The inevitable shift toward a more environmentally focused legislative agenda is likely to prove structurally bearish for bunds – an outcome not fully priced into current valuations. The impact on equity markets will be more mixed. The earnings of groups specialising in carbon intensive activities will likely fall, due to higher carbon taxes. On the other hand, groups helping to facilitate the green transition or providing less-carbon intensive activities would significantly benefit from the major expected changes in government policy – and this should be reflected in share prices.

Hywel Franklin, portfolio manager of Mirabaud’s Discovery Europe and Discovery Europe ex-UK funds

After almost 16 years with Angela Merkel as chancellor, it is not an exaggeration to say Germany’s election marks a significant turning point for the biggest economy in Europe.

Even before July’s catastrophic floods in the Northern Rhineland, green issues were near the top of the political agenda.
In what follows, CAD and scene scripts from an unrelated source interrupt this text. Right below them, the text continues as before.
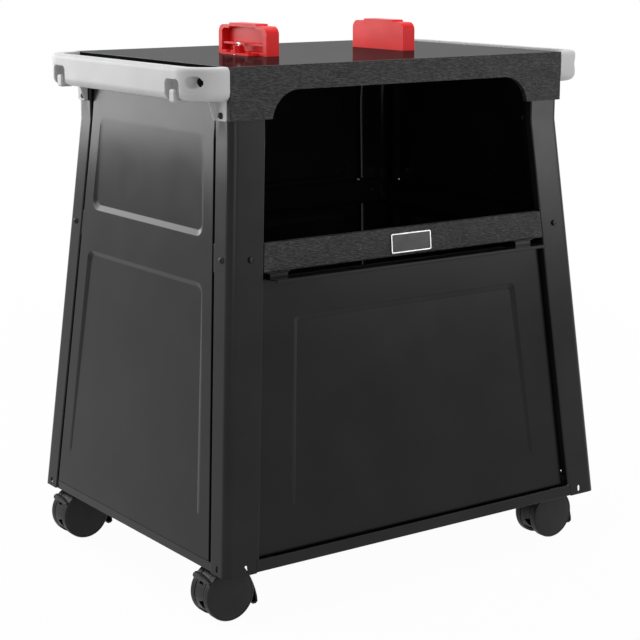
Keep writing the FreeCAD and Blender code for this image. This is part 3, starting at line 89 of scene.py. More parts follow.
def paint(red: int, green: int, blue: int) -> Colour:
    """The linear colour of a screen colour, by the standard screen curve.

    Args:
        red: Red from 0 to 255.
        green: Green from 0 to 255.
        blue: Blue from 0 to 255.

    Returns:
        The colour as a shader socket takes it.
    """
    parts = [part / 255 for part in (red, green, blue)]
    linear = [part / 12.92 if part <= 0.04045 else ((part + 0.055) / 1.055) ** 2.4 for part in parts]
    return (*linear, 1.0)


def grey(level: int) -> Colour:
    """The linear colour of a neutral screen grey."""
    return paint(level, level, level)


def add_node(tree: bpy.types.NodeTree, kind: str, settings: Settings, inputs: Inputs,
             pick: Key) -> Optional[Socket]:
    """Add any node to a tree.

    Args:
        tree: The tree.
        kind: The node's type.
        settings: Its own settings, set first.
        inputs: Values, sockets or lists of sockets for its inputs.
        pick: The output to hand back.

    Returns:
        The picked output, or None where the node has none.
    """
    made = tree.nodes.new(kind)
    for name, value in (settings or {}).items():
        setattr(made, name, value)
    for name, value in (inputs or {}).items():
        for part in value if isinstance(value, list) else [value]:
            if isinstance(part, Socket):
                tree.links.new(part, made.inputs[name])
            else:
                made.inputs[name].default_value = part
    return made.outputs[pick] if made.outputs else None


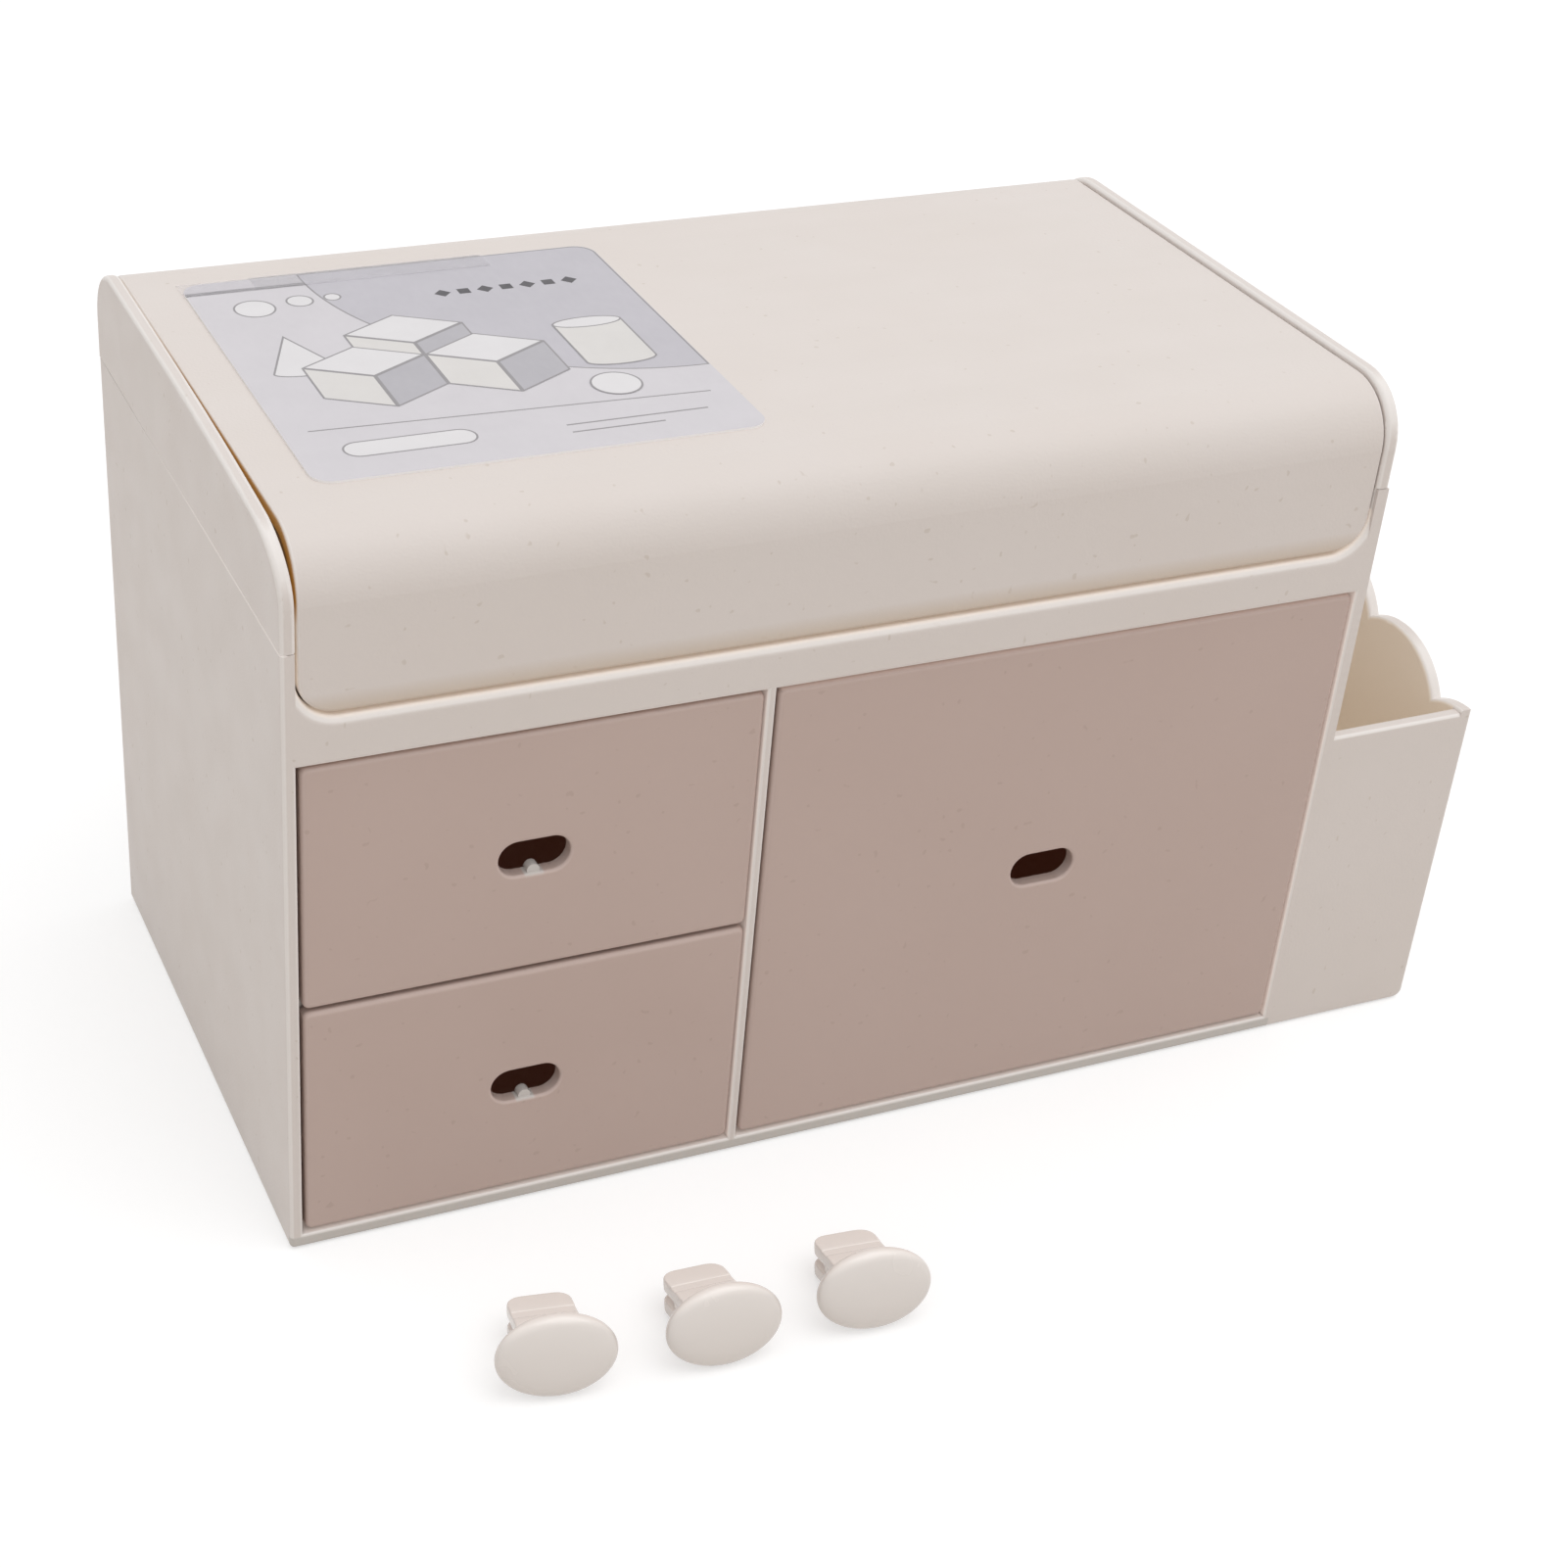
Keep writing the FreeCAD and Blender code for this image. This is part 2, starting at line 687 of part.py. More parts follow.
# Domed head of a knob, turned about Y and then flattened to an oval
def make_knob_head():
    dome_middle = head_half_width / 2
    dome_radius = (head_half_width ** 2 + head_dome ** 2) / (2 * head_dome)
    middle_height = math.sqrt(dome_radius ** 2 - dome_middle ** 2) - dome_radius + head_dome
    centre = Vector(0, 0, 0)
    rim_back = Vector(head_half_width, 0, 0)
    rim_front = Vector(head_half_width, -head_rim, 0)
    on_dome = Vector(dome_middle, -head_rim - middle_height, 0)
    apex = Vector(0, -head_rim - head_dome, 0)
    edges = [
        Part.makeLine(centre, rim_back),
        Part.makeLine(rim_back, rim_front),
        Part.Arc(rim_front, on_dome, apex).toShape(),
        Part.makeLine(apex, centre),
    ]
    turned = Part.Face(Part.Wire(edges)).revolve(centre, Vector(0, 1, 0), math.degrees(2 * math.pi))
    turned = turned.makeFillet(head_front_round, edges_within(turned, y0=-head_rim, y1=-head_rim))
    turned = turned.makeFillet(head_back_round, edges_within(turned, y0=0, y1=0))
    flatten = Matrix()
    flatten.scale(1, 1, head_half_height / head_half_width)
    return turned.transformGeometry(flatten)


# Stem of a knob: two stepped legs with a slit between them, joined by a bridge under the steps
def make_knob_stem():
    first = neck_length + step_length
    second = first + step_groove
    inner = leg_outer_half - leg_thickness
    root = -head_rim / 2
    half = (slot_length - stem_side_room) / 2
    leg = [
        (root, inner, 0),
        (root, leg_outer_half, 0),
        (neck_length, leg_outer_half, 0),
        (neck_length, step_outer_half, 0),
        (first, step_outer_half, 0),
        (first, leg_outer_half, 0),
        (second, leg_outer_half, 0),
        (second, step_outer_half, 0),
        (stem_length, step_outer_half, tip_round),
        (stem_length, inner, 0),
    ]
    upper = prism_along_x(leg, -half, half)
    lower = prism_along_x([(y, -z, radius) for y, z, radius in leg], -half, half)
    bridge_half = half - bridge_inset
    bridge = box(-bridge_half, bridge_half, neck_length, second, -leg_outer_half, leg_outer_half)
    plan = [
        (-half, root, 0),
        (half, root, 0),
        (half, stem_length, stem_corner_radius),
        (-half, stem_length, stem_corner_radius),
    ]
    return upper.fuse([lower, bridge]).common(prism_along_z(plan, -step_outer_half, step_outer_half))


# A knob lies on its head's rim and its stem's tip
def make_knob(across, ahead, turn_deg):
    knob = make_knob_head().fuse(make_knob_stem()).removeSplitter()
    tilt = -math.degrees(math.atan2(head_half_height - step_outer_half, stem_length))
    knob.rotate(Vector(0, 0, 0), Vector(1, 0, 0), tilt)
    knob.rotate(Vector(0, 0, 0), Vector(0, 0, 1), turn_deg)
    lowest = knob.optimalBoundingBox(False, False).ZMin
    knob.translate(Vector(left + across, front - ahead, -lowest))
    return knob


def make_card():
    x1 = card_left + card_width
    radius = card_corner_radius
    outline = [
        (card_left, card_front, radius),
        (x1, card_front, radius),
        (x1, card_rear, radius),
        (card_left, card_rear, radius),
    ]
    return prism_along_z(outline, lid_top, lid_top + card_thickness)


# Under side of a layer of tape: over the card, down past its rear edge and along the lid
def tape_surface(layer):
    lift = tape_thickness * layer
    return [
        (card_rear - tape_on_card, lid_top + card_thickness + lift, 0),
        (card_rear + lift, lid_top + card_thickness + lift, 0),
        (card_rear + tape_slope + lift, lid_top + lift, 0),
        (card_rear + tape_on_lid, lid_top + lift, 0),
    ]


def make_tape(x0, layer):
    outline = tape_surface(layer) + tape_surface(layer + 1)[::-1]
    return prism_along_x(outline, x0, tape_right)


shapes = {
    "lower_case": make_lower_case(),
    "upper_frame": make_upper_frame(),
    "lid": make_lid(),
    "tray": make_tray(),
    "tray_partition": make_partition(),
    "drawer_shelf": make_shelf(),
    "small_drawer_lower": make_small_drawer(lower_front_bottom, lower_front_top, floor_thickness),
    "small_drawer_upper": make_small_drawer(upper_front_bottom, large_front_top, shelf_top),
    "large_drawer": make_large_drawer(),
    "knob_left": make_knob(knob_left_across, knob_left_ahead, knob_left_turn_deg),
    "knob_middle": make_knob(knob_middle_across, knob_middle_ahead, knob_middle_turn_deg),
    "knob_right": make_knob(knob_right_across, knob_right_ahead, knob_right_turn_deg),
    "insert_card": make_card(),
    "under_tape": make_tape(card_left - under_tape_overhang, 0),
    "over_tape": make_tape(card_left + over_tape_inset, 1),
}

os.makedirs("parts", exist_ok=True)
for name, shape in shapes.items():
    print(name, shape.ShapeType, len(shape.Solids), round(shape.Volume), shape.isValid())
    shape.exportStep("parts/" + name + ".step")
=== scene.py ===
import bpy
import bmesh
import math
from mathutils import Matrix, Vector


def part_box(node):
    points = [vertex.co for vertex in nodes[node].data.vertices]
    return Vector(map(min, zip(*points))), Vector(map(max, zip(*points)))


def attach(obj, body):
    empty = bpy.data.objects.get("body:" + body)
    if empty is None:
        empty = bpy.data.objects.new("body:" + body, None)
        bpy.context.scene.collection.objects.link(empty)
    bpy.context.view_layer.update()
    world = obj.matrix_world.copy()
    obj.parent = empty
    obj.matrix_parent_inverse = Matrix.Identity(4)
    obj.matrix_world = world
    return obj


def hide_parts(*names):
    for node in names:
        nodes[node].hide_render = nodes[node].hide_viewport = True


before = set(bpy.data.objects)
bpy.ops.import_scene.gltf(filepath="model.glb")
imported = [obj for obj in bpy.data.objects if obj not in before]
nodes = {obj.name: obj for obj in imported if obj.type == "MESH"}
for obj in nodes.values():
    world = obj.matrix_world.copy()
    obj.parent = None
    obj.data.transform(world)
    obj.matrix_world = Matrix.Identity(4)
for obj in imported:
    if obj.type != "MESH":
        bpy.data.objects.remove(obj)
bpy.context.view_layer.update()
mm = 0.001
print("frame loaded:", len(nodes), "nodes")

# the camera stands in front of the box, to its left and above it
photoCamera = {
    "place": (-173.51, -327.68, 262.05),
    "right": (0.92329, -0.38064, 0.05153),
    "up": (0.16573, 0.51580, 0.84053),
    "back": (-0.34651, -0.76751, 0.53931),
    "sensor": 36,
    "lens": 63.966,
    "shift": (0.0996, 0.0152),
    "clip": (0.01, 20),  # in metres
}


def addCamera(values):
    data = bpy.data.cameras.new("photoCamera")
    data.sensor_width = values["sensor"]
    data.lens = values["lens"]
    data.shift_x, data.shift_y = values["shift"]
    data.clip_start, data.clip_end = values["clip"]
    camera = bpy.data.objects.new("photoCamera", data)
    bpy.context.scene.collection.objects.link(camera)
    turn = Matrix((values["right"], values["up"], values["back"])).transposed().to_4x4()
    camera.matrix_world = Matrix.Translation(Vector(values["place"]) * mm) @ turn
    bpy.context.scene.camera = camera


addCamera(photoCamera)
print("camera placed")


# a new shader node, whose inputs are sockets to link or plain values
def addNode(tree, kind, inputs=None, **settings):
    node = tree.nodes.new(kind)
    for name, value in settings.items():
        setattr(node, name, value)
    for name, value in (inputs or {}).items():
        if isinstance(value, bpy.types.NodeSocket):
            tree.links.new(value, node.inputs[name])
        else:
            node.inputs[name].default_value = value
    return node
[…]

All parties, other than the far-right AfD, support the Paris Agreement’s target of limiting global warming to 1.5 degrees Celsius – although critics claim these plans do not go far enough. The prominence of green questions in the election debates has been heartening. As a major manufacturer with a huge auto industry, Germany faces a big strategic challenge in greening its industries.

Germany’s national cybersecurity strategy has been a point of contention in this year’s election. This is far from a fringe issue of interest to technical specialists. As both our professional and personal lives move online, protecting the integrity of our digital communications has become a significant strategic priority for governments worldwide. Our funds have significant exposure to this growing sector.

Germany’s famous Mittelstand complex of small-to-medium-sized companies, which pursue global dominance in high-value manufacturing niches, is in the sweet spot for both our Discovery Europe and Discovery Europe ex-UK funds. This has led us to make the country our most significant national overweight in both strategies.